Officials still can’t be sure if the E. coli found in cow manure contaminated the fields, but called the match an important finding.
“We do not have a smoking cow at this point,” said Dr. Kevin Reilly, deputy director of the Prevention Services Division of the California Department of Health Services.
Meanwhile, the company that processed and packaged the tainted spinach viewed the finding as vindication after repeatedly asserting its factories are clean.
“This definitely reinforces our belief that the source was environmental,” said Samantha Cabaluna, a spokeswoman for Natural Selection Foods LLC.
Other Salinas Valley farmers and processors also saw the link to a single ranch as a significant step toward restoring public confidence in a region known as the “Salad Bowl to the World.”
“This is exactly what we hoped, that they could narrow their focus and come back with conclusions, conclusions on how the product got contaminated so we can learn as much as we can from this particular situation and enhance or improve or change our practices accordingly,” said Joseph Pezzini, vice president of operations for Ocean Mist Farms in Castroville.
The strain of pathogenic E. coli O157:H7 was found in three cattle fecal samples collected at the ranch, one of four under investigation, officials said. It matched the strain found in sick patients and in bags of recalled spinach.
Investigators continue to look at agricultural runoff, irrigation water and the hygiene of farm workers as possible sources of the bacteria.
“It’s our expectation that no farm should feel they are off the hook,” said Dr.
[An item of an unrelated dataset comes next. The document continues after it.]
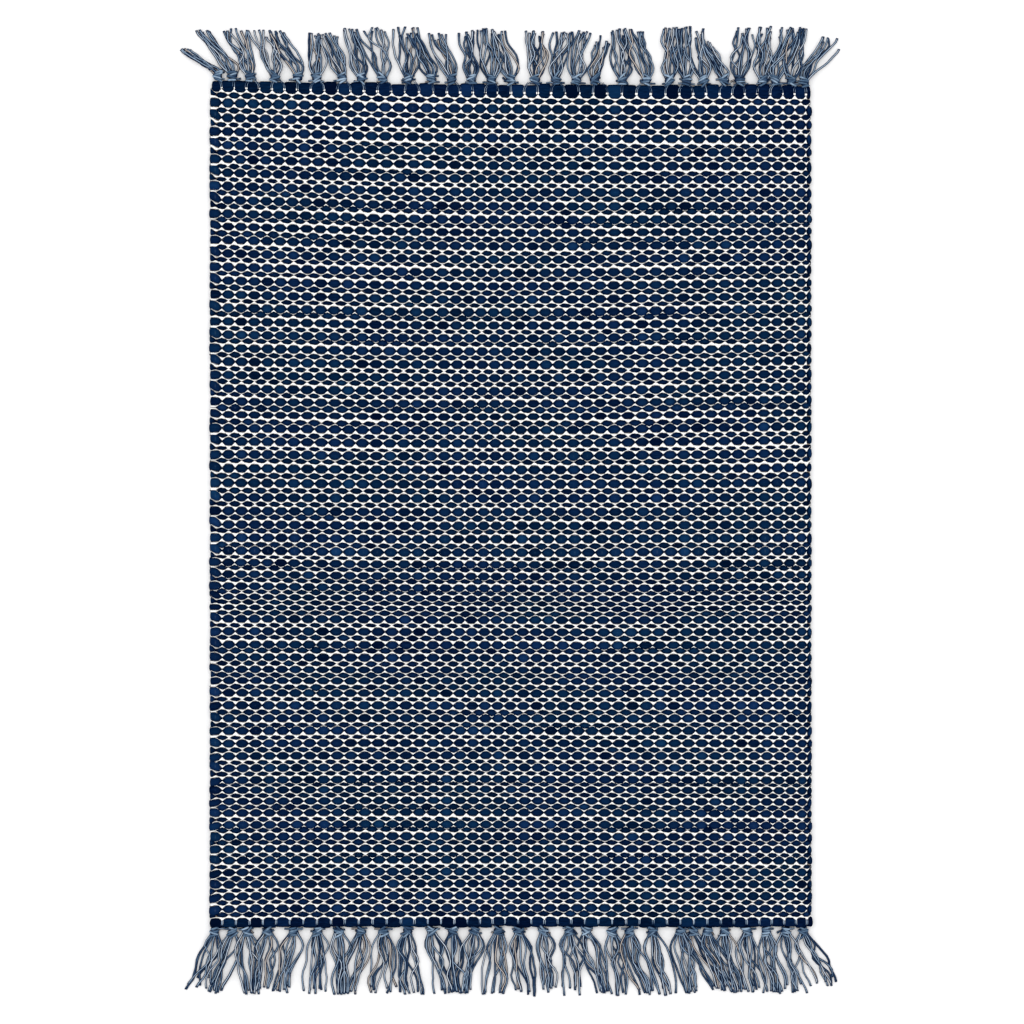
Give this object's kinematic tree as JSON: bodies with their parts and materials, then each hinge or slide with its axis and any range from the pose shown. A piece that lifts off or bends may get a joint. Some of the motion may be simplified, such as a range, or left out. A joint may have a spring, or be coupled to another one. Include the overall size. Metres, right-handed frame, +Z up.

Robert Brackett, director of the FDA’s Center for Food Safety and Applied Nutrition.
Investigators still do not know how the feces could have contaminated the spinach implicated in the bacterial outbreak. They also do not know if the ranch used manure from the cattle to fertilize its fields. Nor is there evidence that livestock entered the spinach fields on the ranch. However, wild pigs roamed the property, they said.
“There’s lots of wildlife and lots of potential for breakdown in the fencing,” Reilly said.
The recent outbreak of E. coli in spinach was the 20th such outbreak in lettuce or spinach since 1995. The finding marks the first time that investigators have identified a possible source for an E. coli outbreak in the region, Reilly said.
Despite progress in the investigation, the spinach scare is likely to permanently change the area’s fresh produce industry, said Woody Johnson, vice president of Growers Express LLC, which packages greens under brands such as Green Giant Fresh.
“No matter how isolated the strain, this has raised the bar for everyone in the industry in terms of inspection and prevention,” he said. “We need to do whatever we have to do to restore consumers’ confidence.”